Integrate e^(-u^2) du: Polar Coords Explained

[Chronos000]

Homework Statement

I need to integrate e^(-u^2) du


I know I can write this as a double integral of exp(-x^2)dx . exp(-y^2)dy

I'm told I need to change this into polar coordinates but I'm unsure really what's going on

 

[funnyguy]

It may help if you describe what you are trying to accomplish. I don't follow how \int {e^{-{u^2}} du = \int\int e^{-{x^2}} e^{-{y^2}} dx dy. I think you are trying to say that it is the product of two integrals, \int {e^{-{u^2}} du = \int e^{-{x^2}} dx \int e^{-{y^2}} dyYou can't directly integrate e^{x^2}. I believe you can use a Maclaurin series to approximate a value. Look at the Maclaurin series for e^x and substitute x with x^2.

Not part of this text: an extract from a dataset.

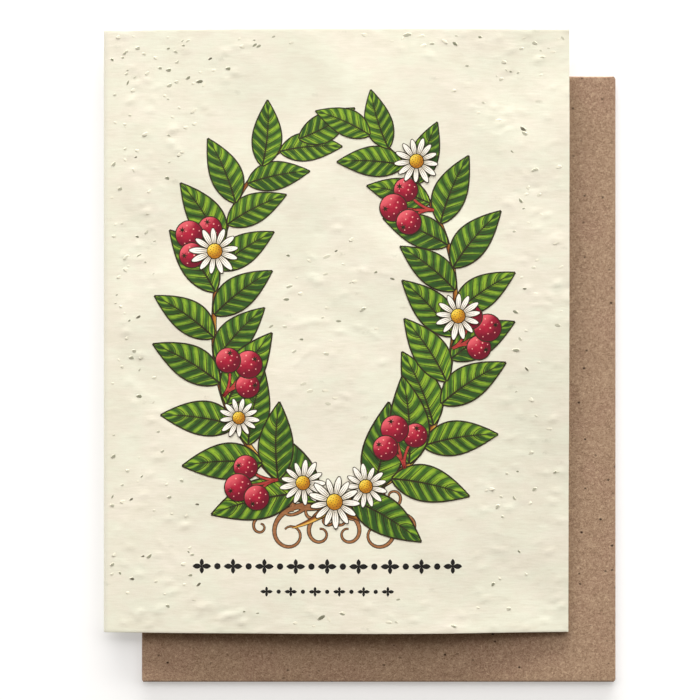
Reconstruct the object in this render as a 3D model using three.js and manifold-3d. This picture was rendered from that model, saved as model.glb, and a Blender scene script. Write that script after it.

Assuming that your x and y are Cartesian, you can substitute their polar alternative. Just like on the unit circle, the x-horizontal axis component of a point is normally associated as the product of the magnitude of the point from the zero origin and the cosine of the angle, namely r \cos{\Theta}. Use this in your integral and you might get something that can be integrated, but without more about the problem, this may not be correct.

 

[RTW69]

Go to Wolframalpha.com and use their computational engine to integrate E^(-x^2) dx

Their solution is .5*Sqrt(Pi) erf(x) + Constant

 

[Chronos000]

the answer I am looking to get is SQRT(Pi).

The x and y were in cartesian yes. I have a part solution which states

"Change to circular polar coordinates (x, y) -> (rho,phi ) and evaluate the angular
integral (remember if you change variables correctly, the area of a ring should
enter as 2*Pi*r*dr)."

If r = (x,y) = (rho.cos(phi), rho.sin(phi) ), I am unsure of the limits or really what's going on. i don't see why you need cylindrical polars? (apart from the fact you can't do it in cartesian)